┌────────
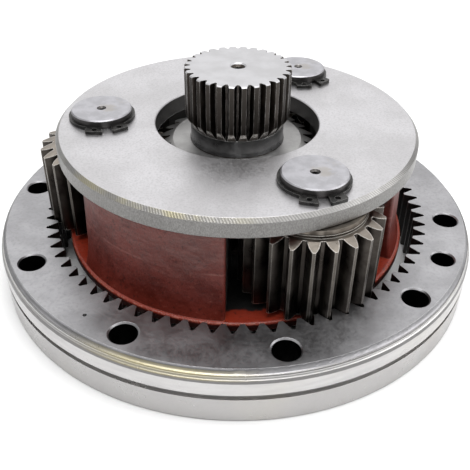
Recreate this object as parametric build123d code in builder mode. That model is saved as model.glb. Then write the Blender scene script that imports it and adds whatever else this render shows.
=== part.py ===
"""Planetary gear set of a final drive, standing on a bench.

The frame is in millimetres, +Z up. The origin is on the gear axis, at the ring gear's lower face.
The ring gear and the carrier's hub both stand on the bench, so the planets reach only the upper
end of the ring gear's teeth. The planets sit at 60, 180 and 300 degrees about +Z.
"""
from math import acos, cos, pi, radians, sin, tan
import os

from build123d import *

os.makedirs("parts", exist_ok=True)

# ---- gear train ----
MODULE = 4.0
PRESSURE_ANGLE = radians(25)
RING_TEETH, PLANET_TEETH, SUN_TEETH = 72, 22, 27
PLANET_COUNT = 3
FIRST_PLANET_ANGLE = 60.0
CENTRE_DISTANCE = MODULE * (RING_TEETH - PLANET_TEETH) / 2
ADDENDUM, DEDENDUM = MODULE, 1.25 * MODULE
BACKLASH = 0.16                                 # off every tooth, measured along the pitch circle
SUN_TIP_R, SUN_ROOT_R = 59.0, 50.4              # long teeth, because the centres are wide for the sun
ROOT_FILLET, RING_ROOT_FILLET = 1.0, 1.4

# ---- ring gear ----
RING_HEIGHT = 42.0
RING_OUTER_R = 183.0
RING_STOCK = 8.0                                # how far inside the tooth tips the blank starts
EDGE_BREAK = 0.8
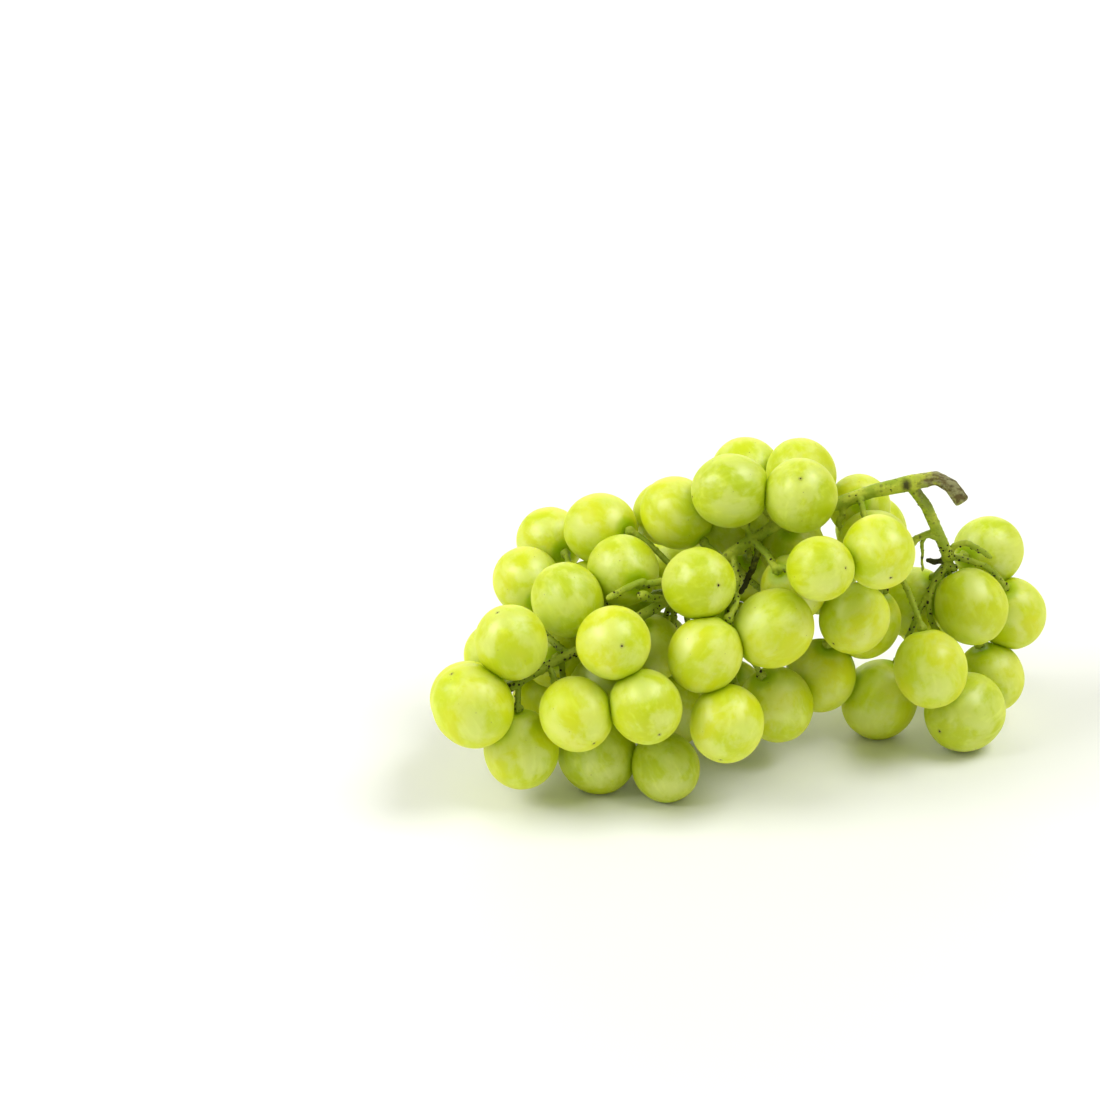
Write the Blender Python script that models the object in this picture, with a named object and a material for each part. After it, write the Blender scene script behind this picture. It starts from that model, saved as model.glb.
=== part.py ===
"""A bunch of white table grapes, lying on its side on a table.

X runs along the bunch towards its stalk, Y runs back and Z up from the table.
Every length and place is in millimetres and becomes metres where a mesh is made.
"""

import heapq
import math
import random

import bmesh
import bpy
import numpy as np
from mathutils import Vector

MM = 0.001

# The berries: a little longer than wide, with a shallow dimple where the pedicel ends.
# FACET_OUT moves the corners out, so that the flat facets keep the berry's true volume.
USUAL_RADIUS = 9.75
BERRY_STRETCH = 1.08
BERRY_SIDES = 10
BERRY_RINGS = 8
FACET_OUT = 1.02
DIMPLE_RADIUS = 2.7
DIMPLE_DEPTH = 0.9
DIMPLE_ANGLE = math.asin(DIMPLE_RADIUS / USUAL_RADIUS)

# Neighbours that hold a spray together press this far into each other; all others keep a gap.
LINK_PRESS = 1.3
BERRY_GAP = 0.55
TABLE_PRESS = 0.7
RESTING_BELOW = 2.5

# The stems, all as radii.
STALK_RADIUS = 2.0
RACHIS_TIP_RADIUS = 1.1
ARM_RADIUS = 1.5
TWIG_RADIUS = 0.95
PEDICEL_RADIUS = 0.8
COLLAR_RADIUS = 1.55
COLLAR_LENGTH = 1.6
STEM_GAP = 0.35
NODE_SWELL = 1.2
KNOB_SWELL = 1.5

# The hidden stems find their way on a grid, through room wide enough for them.
GRID_STEP = 1.5
LEAST_ROOM = 0.9
MOST_ROOM = 7.0
EASY_ROOM = 2.4

BERRY_GREEN = (0.50, 0.60, 0.16, 1.0)
STALK_GREEN = (0.30, 0.36, 0.12, 1.0)

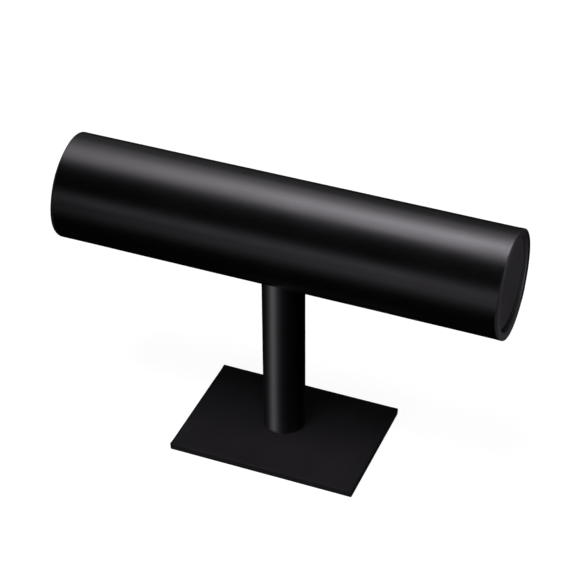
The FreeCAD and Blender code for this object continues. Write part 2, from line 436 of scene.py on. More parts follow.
def lining_card():
    """Black card of the underside: matte, with short grey fibres and a faint felt side."""
    finish = Finish("black_lining_card", 0.25)
    fibres = finish.fibres((900.0, 2400.0, 1500.0), 5.0, 0.7)
    clouds = finish.spread(finish.noise(60.0), 0.3, 0.7)
    ground = finish.blend(clouds, (0.013, 0.013, 0.014), (0.022, 0.021, 0.022))
    finish.colour(finish.blend(finish.spread(fibres, 0.56, 0.72), ground, (0.05, 0.049, 0.05)))
    finish.rough(finish.spread(fibres, 0.3, 0.7, 0.82, 0.95))
    finish.relief(fibres, 0.7, 0.04)
    return finish.material


def beech():
    """Turned beech: pale long grain along the post with short darker flecks."""
    finish = Finish("turned_beech", 0.35)
    grain = finish.fibres((420.0, 420.0, 14.0), 5.0, 0.55)
    flecks = finish.spread(finish.fibres((1500.0, 1500.0, 260.0), 2.0, 0.5), 0.6, 0.72, 0.0, 0.6)
    wood = finish.blend(finish.spread(grain, 0.35, 0.65), (0.42, 0.25, 0.13), (0.62, 0.42, 0.25))
    finish.colour(finish.blend(flecks, wood, (0.28, 0.14, 0.07)))
    finish.rough(finish.spread(grain, 0.3, 0.7, 0.55, 0.7))
    finish.relief(grain, 0.4, 0.05)
    return finish.material


def paperboard(name, pale, dark, winding):
    """Grey-brown board: mixed paper fibres, with spiral winding lines where it is a tube."""
    finish = Finish(name, 0.3)
    fibres = finish.fibres((500.0, 1700.0, 1700.0), 6.0, 0.7)
    specks = finish.spread(finish.noise(2400.0, 2.0), 0.64, 0.74, 0.0, 0.7)
    pulp = finish.blend(finish.spread(fibres, 0.35, 0.65), dark, pale)
    finish.colour(finish.blend(specks, pulp, (0.09, 0.07, 0.05)))
    finish.rough(finish.spread(fibres, 0.3, 0.7, 0.8, 0.93))
    if winding:
        bands = finish.node("ShaderNodeTexWave", wave_type="BANDS", bands_direction="DIAGONAL")
        bands.inputs["Scale"].default_value = 9.0
        bands.inputs["Distortion"].default_value = 0.4
        finish.join(finish.place, bands, "Vector")
        lines = finish.spread((bands, "Fac"), 0.0, 0.06)
        finish.relief(finish.combine("ADD", fibres, lines), 0.6, 0.06)
    else:
        finish.relief(fibres, 0.6, 0.05)
    return finish.material


def zinc_steel():
    """Zinc plate on steel: cool bright metal with spangled tone and fine drawn lines."""
    finish = Finish("zinc_plated_steel")
    finish.shader.inputs["Metallic"].default_value = 1.0
    spangle = finish.spread(finish.cells(900.0), 0.0, 0.8)
    drawn = finish.fibres((600.0, 5200.0, 5200.0), 4.0, 0.6)
    finish.colour(finish.blend(spangle, (0.58, 0.6, 0.64), (0.72, 0.73, 0.74)))
    finish.rough(finish.spread(drawn, 0.3, 0.7, 0.24, 0.42))
    finish.relief(drawn, 0.3, 0.01)
    return finish.material


# The bar's edge colour is the pale of its rims and mouths: painted highlight and painted light over
# some stretched wear.
bar_black = leatherette(
    "bar_leatherette",
    black=(0.0017, 0.0015, 0.0018),
    lifted=(0.0026, 0.0023, 0.0028),
    edge=(0.022, 0.02, 0.023),
    gloss=1.0,
    drawn=0.0,
    rough=(0.28, 0.32),
    rough_edge=1.6,
    grain=0.75,
    depth=0.010,
)
post_black = leatherette(
    "post_leatherette",
    black=(0.0017, 0.0015, 0.0018),
    lifted=(0.0026, 0.0023, 0.0028),
    edge=(0.004, 0.0036, 0.0042),
    gloss=1.0,
    drawn=0.7,
    rough=(0.48, 0.52),
    rough_edge=0.0,
    grain=0.75,
    depth=0.010,
)
# The base's edge colour is darker than its top: painted shade for its rounded upper edges and
# corners.
base_black = leatherette(
    "base_leatherette",
    black=(0.0098, 0.0088, 0.0103),
    lifted=(0.0132, 0.0118, 0.0139),
    edge=(0.0052, 0.0047, 0.0055),
    gloss=0.12,
    drawn=0.0,
    rough=(0.58, 0.64),
    rough_edge=0.2,
    grain=0.7,
    depth=0.02,
)
# The end covers' colours are painted lighter, standing in for more light on them, and their edge
# colour is the pale of a painted highlight ring and painted glints.
end_black_painted_lighter = leatherette(
    "end_leatherette",
    black=(0.027, 0.0247, 0.0282),
    lifted=(0.0365, 0.0333, 0.038),
    edge=(0.038, 0.0347, 0.0396),
    gloss=0.3,
    drawn=0.0,
    rough=(0.55, 0.62),
    rough_edge=0.0,
    grain=0.7,
    depth=0.025,
)
lining_black = lining_card()


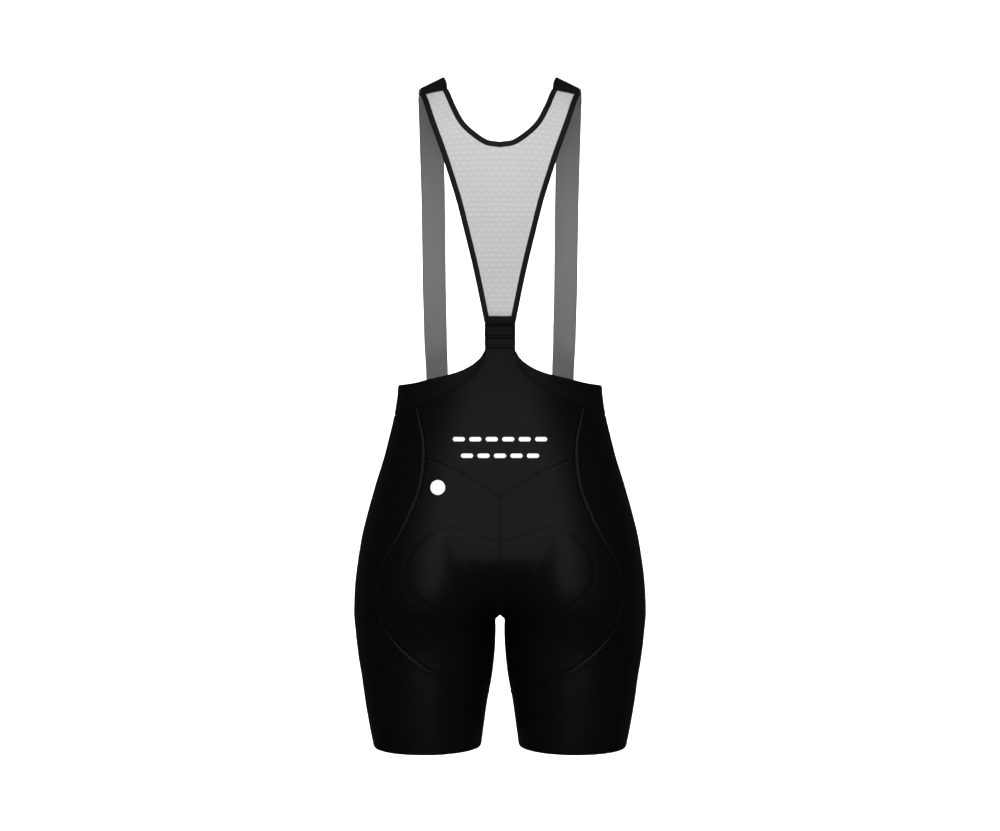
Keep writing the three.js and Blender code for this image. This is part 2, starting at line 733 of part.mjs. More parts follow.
function bindings() {
  const trimmed = (line) => [{ ...line[0], s: line[0].s + SEAM_GAP }, ...line.slice(1)];
  const flipped = (line) => line.map(({ x, s }) => ({ x: -x, s }));
  const seam = atUpper(NECKLINE[0]).sub(atUpper(ARMHOLE[0])).normalize();
  const otherSeam = seam.clone().setX(-seam.x);
  const neckLeft = trimmed(neckline);
  const neckLine = [...neckLeft, ...flipped(neckLeft.slice(0, -1)).reverse()];
  const neckSeams = { 0: seam, [neckLine.length - 1]: otherSeam };
  const arm = trimmed(armhole);
  const up = new THREE.Vector3(0, 0, 1);
  const left = new THREE.Vector3(1, 0, 0);
  const band = (name, line, away, seams) =>
    sweptBand(name, BINDING_TAPE, line, away, seams, BINDING_OUTLINE);
  return [
    band("neck_binding", neckLine, up, neckSeams),
    band("armhole_binding_left", arm, left, { 0: seam.clone().negate() }),
    band("armhole_binding_right", flipped(arm), left.clone().negate(), { 0: otherSeam.clone().negate() }),
  ];
}

// Straps, each one piece from the mesh at the back of the shoulder to inside the front waistband
function straps() {
  const seamSlant = (ARMHOLE[0].s - NECKLINE[0].s) / (ARMHOLE[0].x - NECKLINE[0].x);
  const insideBand = -CLOTH - 3 * SEAM_GAP;
  const startS = (x) => NECKLINE[0].s + seamSlant * (x - NECKLINE[0].x) - SEAM_GAP;
  const endS = shoulderSamples.find((sample) => sample.s < 0 && sample.z < STRAP_END_Z).s;
  const points = [];
  const normals = [];
  for (let i = 0; i <= STRAP_ROWS; i += 1) {
    const middleS = startS(SHOULDER_LINE[0].strapX);
    const roughS = middleS + ((endS - middleS) * i) / STRAP_ROWS;
    const line = shoulderAt(roughS);
    const across = [];
    const outward = [];
    for (let j = 0; j <= STRAP_COLUMNS; j += 1) {
      const offset = (j / STRAP_COLUMNS - 0.5) * STRAP_WIDTH;
      const flat = upper(line.strapX + 1, roughS).sub(upper(line.strapX - 1, roughS)).length() / 2;
      const x = line.strapX + offset / flat;
      const s = i === 0 ? startS(x) : roughS;
      const free = upper(x, s);
      const freeNormal = upperNormal(x, s);
      const near = clamp((STRAP_BLEND_Z - free.z) / STRAP_BLEND, 0, 1);
      const weight = s < 0 ? near * near * (3 - 2 * near) : 0;
      if (weight > 0) {
        const u = aroundAt(x, free.z, true);
        const normal = bodyNormal(u, free.z);
        free.lerp(body(u, free.z).addScaledVector(normal, insideBand), weight);
        freeNormal.lerp(normal, weight).normalize();
      }
      across.push(free);
      outward.push(freeNormal);
    }
    points.push(across);
    normals.push(outward);
  }
  return pair("strap", STRAP_ELASTIC, { points, normals }, STRAP_CLOTH);
}

// Clip, three moulded pieces on a plane that lies over the end of the mesh and the yoke's neck.
// Its own x runs across, y up and z outwards.
function roundedPlate(width, height, topRadius, bottomRadius) {
  const half = width / 2;
  const shape = new THREE.Shape();
  shape.moveTo(-half + bottomRadius, -height);
  shape.lineTo(half - bottomRadius, -height);
  shape.absarc(half - bottomRadius, -height + bottomRadius, bottomRadius, -Math.PI / 2, 0);
  shape.lineTo(half, -topRadius);
  shape.absarc(half - topRadius, -topRadius, topRadius, 0, Math.PI / 2);
  shape.lineTo(-half + topRadius, 0);
  shape.absarc(-half + topRadius, -topRadius, topRadius, Math.PI / 2, Math.PI);
  shape.lineTo(-half, -height + bottomRadius);
  shape.absarc(-half + bottomRadius, -height + bottomRadius, bottomRadius, Math.PI, 1.5 * Math.PI);
  return shape;
}

function moulded(name, shape, thickness, top, base) {
  const geometry = new THREE.ExtrudeGeometry(shape, {
    depth: thickness - 2 * CLIP_BEVEL,
    bevelThickness: CLIP_BEVEL,
    bevelSize: CLIP_BEVEL,
    bevelOffset: -CLIP_BEVEL,
    bevelSegments: 1,
    curveSegments: 4,
  });
  geometry.translate(0, top, base + CLIP_BEVEL);
  const mesh = new THREE.Mesh(geometry, CLIP_PLASTIC);
  mesh.name = name;
  return mesh;
}

function clip() {
  const upperShape = roundedPlate(CLIP_WIDTH, CLIP_UPPER_HEIGHT, CLIP_CORNER, 1);
  const windowHalf = CLIP_WIDTH / 2 - WINDOW_FRAME;
  const hole = new THREE.Path();
  hole.moveTo(-windowHalf, -WINDOW_TOP);
  hole.lineTo(windowHalf, -WINDOW_TOP);
  hole.lineTo(windowHalf, -WINDOW_TOP - WINDOW_HEIGHT);
  hole.lineTo(-windowHalf, -WINDOW_TOP - WINDOW_HEIGHT);
  hole.closePath();
  upperShape.holes.push(hole);
  const room = CLIP_BEVEL + SEAM_GAP;
  const insertShape = roundedPlate(2 * (windowHalf - room), WINDOW_HEIGHT - 2 * room, 1, 1);
  const lowerShape = roundedPlate(CLIP_WIDTH, CLIP_LOWER_HEIGHT, 1, CLIP_CORNER);
  const lowerTop = -CLIP_UPPER_HEIGHT - CLIP_GROOVE;
  const pieces = new THREE.Group();
  pieces.add(moulded("clip_upper", upperShape, CLIP_THICKNESS, 0, 0));
  pieces.add(moulded("clip_insert", insertShape, CLIP_THICKNESS - INSERT_RECESS, -WINDOW_TOP - room, 0));
  pieces.add(moulded("clip_lower", lowerShape, CLIP_THICKNESS, lowerTop, 0));
  const meshEnd = upper(0, MESH_END_S);
  const yokeTop = body(0, YOKE_TOP_Z);
  const clear = 3 * SEAM_GAP;
  const up = meshEnd.clone().sub(yokeTop).normalize();
  const across = new THREE.Vector3(-1, 0, 0);
  const out = new THREE.Vector3().crossVectors(across, up);
  pieces.setRotationFromMatrix(new THREE.Matrix4().makeBasis(across, up, out));
  pieces.position.copy(meshEnd).addScaledVector(up, (CLIP_TOP_Z - meshEnd.z) / up.z);
  pieces.position.addScaledVector(out, clear);
  return pieces;
}

const bibShorts = new THREE.Group();
bibShorts.add(yoke(), ...waistbands(), ...seats(), ...sideLegs(), ...fronts());
bibShorts.add(meshBack(), ...bindings(), ...straps(), clip());
export default bibShorts;
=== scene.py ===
"""Cycling bib shorts in the shape they have when worn, dressed piece by piece over the fixed model.

Lengths are millimetres until a mesh is made, +Z is up, the front faces -Y and the wearer's left is +X.
"""

import bpy
import numpy as np
from bpy.props import FloatProperty, FloatVectorProperty, PointerProperty
from bpy.types import Operator, Panel, PropertyGroup
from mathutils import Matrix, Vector


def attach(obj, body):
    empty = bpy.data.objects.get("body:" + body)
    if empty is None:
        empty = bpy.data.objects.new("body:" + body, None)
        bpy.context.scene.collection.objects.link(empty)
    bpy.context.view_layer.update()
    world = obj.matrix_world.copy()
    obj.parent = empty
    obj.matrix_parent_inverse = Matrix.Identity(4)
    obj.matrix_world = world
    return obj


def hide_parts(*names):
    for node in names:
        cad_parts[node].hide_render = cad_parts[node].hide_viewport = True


bl_info = {
    "name": "Bib shorts",
    "version": (1, 0, 0),
    "blender": (4, 5, 0),
    "location": "View3D > Sidebar > Bib shorts",
    "description": "Dresses a pair of cycling bib shorts in knitted cloth, mesh, elastic and a moulded clip",
    "category": "Object",
}

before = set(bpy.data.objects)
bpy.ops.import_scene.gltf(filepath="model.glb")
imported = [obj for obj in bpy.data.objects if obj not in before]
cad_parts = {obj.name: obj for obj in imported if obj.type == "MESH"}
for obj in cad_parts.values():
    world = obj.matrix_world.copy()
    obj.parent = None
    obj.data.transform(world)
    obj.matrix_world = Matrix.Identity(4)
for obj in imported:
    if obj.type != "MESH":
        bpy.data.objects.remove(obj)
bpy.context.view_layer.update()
MM = 0.001
ROOT = "root"


# Numbers under named columns


def table(names, rows):
    """A dictionary of one array for each named column."""
    columns = np.array(rows, dtype=float).T
    return dict(zip(names.split(), columns))


# Level sections of the shorts. Each leg is a tube that reaches "side" from the centre plane, and
# "back" and "front" from y = 0 at the widths backX and frontX. "mid" is the depth of the side
# line, and gap is half of the space between the legs.
SECTIONS = table(
    "z side mid back backX front frontX gap",
    [
        (-250, 134, 0, 88.5, 12, 104, 12, 0),
        (-320, 124, 0, 84.8, 13, 98, 12, 0),
        (-365, 122.5, 0, 82, 14, 95, 14, 0),
        (-392, 126, 0, 84, 22, 98, 18, 0),
        (-421, 132.5, 1, 90, 34, 102, 24, 0),
        (-450, 140, 2, 98, 46, 105, 30, 0),
        (-479, 149, 3, 106.5, 56, 107, 38, 0),
        (-508, 157, 5, 115, 64, 107, 46, 0),
        (-536, 164, 6, 122, 70, 105, 54, 0),
        (-565, 169, 7, 127, 74, 101, 62, 0),
        (-594, 172.5, 8, 128.5, 78, 96.5, 70, 0),
        (-620, 174, 8, 123, 82, 92.5, 77, 0),
        (-636, 174, 8, 115.5, 84, 91.5, 81, 4.8),
        (-652, 172.5, 7.5, 107.5, 86, 91, 84, 4.8),
        (-668, 171, 7, 102, 87, 90.5, 86, 5.4),
        (-680, 169.5, 6.5, 99.5, 87.5, 90, 87, 6.2),
        (-709, 165, 5, 95, 88, 88, 87, 9.6),
        (-738, 161, 4, 90.5, 88, 85, 87.5, 15),
        (-767, 156, 3, 85.5, 87.5, 81, 87.5, 19),
        (-792, 151, 2, 81, 87, 77, 87, 22.5),
    ],
)

# Seams and edges on the wearer's left, seen from behind
SWOOP_SEAM = table(
    "x z",
    [
        (97, -386), (93.4, -401), (89.5, -418), (87.6, -433), (87.5, -447.3), (88.7, -462),
        (92.1, -481), (98.9, -500), (112.8, -530), (130.3, -561), (138.6, -588), (139.4, -612),
        (133.1, -638), (118, -660), (98, -678), (73.5, -694), (48, -706), (24.5, -716),
    ],
)
V_SEAM = table(
    "x z",
    [(0, -489), (24, -475.1), (42.8, -464.5), (59.5, -456.5), (73.5, -450.8), (87.5, -447.3)],
)
TOP_EDGE = table(
    "x z",
    [
        (18.5, -322), (22.2, -328.5), (27.8, -334.2), (35.3, -339.4), (46, -344.6), (61, -349.2),
        (85, -354.5), (103, -358.5),
    ],
)
BAND_SEAM = table(
    "x z",
    [
        (17.9, -323), (20.4, -331.6), (25, -341.8), (33.7, -351.6), (45.6, -359.9), (57.5, -367),
        (71.8, -373.5), (84, -379), (97, -386),
    ],
)
PAD_LINE = table(
    "x z",
    [
        (0, -540.3), (19.1, -536.5), (33.2, -530.4), (47, -525.7), (59, -524.6), (70.3, -526.9),
        (82, -531.6), (91.3, -538.5), (100.6, -547.9), (107, -559), (109.5, -575), (107.4, -588),
        (101.5, -597.5), (93.3, -606), (84.2, -614.8), (72, -624),
    ],
)
WAIST_DIP = table("u share", [(2, 0), (2.42, 0.2), (2.7, 0.68), (3, 0.97), (3.5, 0.99), (4, 1)])

CROTCH_Z = -635.0
HEM_Z = -791.0
YOKE_TOP_Z = -311.0
YOKE_NECK_HALF = 17.2
WAIST_SIDE_Z = -361.0
WAIST_FRONT_DIP = 24.0
WAISTBAND_HEIGHT = 36.0
SWOOP_END_Z = -723.0
SIDE_SEAM = table(
    "row u z",
    [(0, 2.42, -402), (5, 2.4, -462), (9, 2.36, -572), (21, 2.42, -722), (25, 2.45, HEM_Z)],
)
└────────
### [Set task]
Repeat exactly the lines from the one containing "const bibShorts = new THREE.Group();" through the one containing "obj.parent = empty", both included, and nothing else.

### [Response below]
const bibShorts = new THREE.Group();
bibShorts.add(yoke(), ...waistbands(), ...seats(), ...sideLegs(), ...fronts());
bibShorts.add(meshBack(), ...bindings(), ...straps(), clip());
export default bibShorts;
=== scene.py ===
"""Cycling bib shorts in the shape they have when worn, dressed piece by piece over the fixed model.

Lengths are millimetres until a mesh is made, +Z is up, the front faces -Y and the wearer's left is +X.
"""

import bpy
import numpy as np
from bpy.props import FloatProperty, FloatVectorProperty, PointerProperty
from bpy.types import Operator, Panel, PropertyGroup
from mathutils import Matrix, Vector


def attach(obj, body):
    empty = bpy.data.objects.get("body:" + body)
    if empty is None:
        empty = bpy.data.objects.new("body:" + body, None)
        bpy.context.scene.collection.objects.link(empty)
    bpy.context.view_layer.update()
    world = obj.matrix_world.copy()
    obj.parent = empty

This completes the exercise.